With all caveats to the "different sorts work best in different
situations/data", posts above, the bare-assed fact of the matter is
that quicksort, WHEN SET UP PROPERLY for the data, will beat any other
general purpose sorting algorithim for anything other than trivial
numbers.

The real problem with Quicksort is that it's "fragile" or "cranky", and
you have to be sure that it isn't being fed data that is ALMOST
completely sorted already. Then it bogs down, badly, since a very poor
pivot point for the sub problems, is chosen.

I've seen test runs where Quicksort was only 2nd or 3rd best, but in
every case, the Quicksort used was second-rate, while the "winners"
were highly optimized. You can't just trust someone else's version
without testing it, either. I recall Microsoft sent out a version with
one of their languages which added an extra line to Quicksort, in it's
innermost loop. Slowed the whole Quicksort version down by 18%.

If your quantity of data is greater than can be sorted internally, then
mergesort may be the best choice, since it can handle any size of data
that you can input into a file and be accessed externally.

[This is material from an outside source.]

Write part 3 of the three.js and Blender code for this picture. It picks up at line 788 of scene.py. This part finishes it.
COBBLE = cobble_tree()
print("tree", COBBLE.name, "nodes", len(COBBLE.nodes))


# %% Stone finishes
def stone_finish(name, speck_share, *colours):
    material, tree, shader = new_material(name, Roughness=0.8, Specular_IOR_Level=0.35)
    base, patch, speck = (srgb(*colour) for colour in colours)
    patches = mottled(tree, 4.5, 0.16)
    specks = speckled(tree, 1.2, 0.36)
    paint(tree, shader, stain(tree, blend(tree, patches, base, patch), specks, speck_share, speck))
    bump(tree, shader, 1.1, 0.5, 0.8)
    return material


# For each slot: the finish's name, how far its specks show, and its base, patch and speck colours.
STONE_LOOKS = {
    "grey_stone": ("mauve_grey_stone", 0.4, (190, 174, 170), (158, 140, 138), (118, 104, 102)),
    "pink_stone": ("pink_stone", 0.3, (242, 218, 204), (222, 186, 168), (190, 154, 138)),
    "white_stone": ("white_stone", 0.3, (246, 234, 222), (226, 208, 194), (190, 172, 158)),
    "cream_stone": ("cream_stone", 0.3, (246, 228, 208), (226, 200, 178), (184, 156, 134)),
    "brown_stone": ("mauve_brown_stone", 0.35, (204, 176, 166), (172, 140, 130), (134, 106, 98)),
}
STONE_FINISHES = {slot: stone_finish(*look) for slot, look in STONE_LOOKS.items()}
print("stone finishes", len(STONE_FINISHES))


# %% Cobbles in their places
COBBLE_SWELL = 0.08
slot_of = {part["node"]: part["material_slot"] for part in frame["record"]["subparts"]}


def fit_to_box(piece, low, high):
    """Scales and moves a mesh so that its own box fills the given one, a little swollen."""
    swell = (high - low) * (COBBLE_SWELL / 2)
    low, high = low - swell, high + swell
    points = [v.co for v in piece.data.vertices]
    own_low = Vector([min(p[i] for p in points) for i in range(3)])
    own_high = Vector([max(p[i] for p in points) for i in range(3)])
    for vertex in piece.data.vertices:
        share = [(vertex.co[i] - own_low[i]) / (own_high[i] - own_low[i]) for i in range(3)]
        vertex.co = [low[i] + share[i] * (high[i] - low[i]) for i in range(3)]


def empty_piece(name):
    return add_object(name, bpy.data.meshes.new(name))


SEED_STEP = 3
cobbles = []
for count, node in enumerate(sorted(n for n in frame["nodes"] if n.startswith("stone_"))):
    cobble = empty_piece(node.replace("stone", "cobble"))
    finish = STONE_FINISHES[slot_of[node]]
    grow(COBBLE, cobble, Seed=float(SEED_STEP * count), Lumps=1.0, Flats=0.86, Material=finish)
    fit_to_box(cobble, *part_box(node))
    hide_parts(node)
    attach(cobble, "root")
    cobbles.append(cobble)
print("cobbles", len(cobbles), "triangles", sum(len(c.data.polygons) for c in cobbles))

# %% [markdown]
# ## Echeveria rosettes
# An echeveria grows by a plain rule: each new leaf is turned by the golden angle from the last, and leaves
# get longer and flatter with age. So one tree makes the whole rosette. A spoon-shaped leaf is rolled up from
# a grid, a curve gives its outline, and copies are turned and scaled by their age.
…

I've never had much use for "heapsort", bubble sort, exchange sort, ad
nauseum. Clearly, insertion sort is fastest with data which is very
nearly perfectly sorted, and quicksort is best for everything else, for
internal sorting. Whether it's best to use an "average of three" data
points for the first pivot, depends on your data. It should be
considered, however.

Perhaps that's the biggest disadvantage of Quicksort - you have to know
what the data input will be to set it up properly. And to set it up
properly, you also have to have a good understanding of Quicksort,
itself. It isn't a sorting tool you can just "turn on the faucet" and
the water gushes out, at full speed.

One "pseudo" sorting technique which leaves ALL real sorting programs
in the dust, is "bucket" sorting, or "distribution counting". It only
works on data that is small in it's range, but with the set {1,4,4,2,7}
it just sets up the array answer as 0:0, 1:1, 2:0, 3:0, 4:2, 5:0, 6:0,
7:1, so although NOTHING has been actually sorted, you have the sorted
answer, at hand.

I did mention that bucket sorting is an absolute screamer, didn't I?
<grin, grin> Try it, and you'll be amazed. But then, I'm easily amazed
when I see things like binary search, Quicksort, Alpha-beta, and
"bucket" sort. The concept is so simple - but the execution is so fast!

How about we toast A.J. Hoare? (discoverer of Quicksort). Well done!

I have to say I haven't tried the radix and merge sorting combination
program(s). Save a few suds for them, just in case.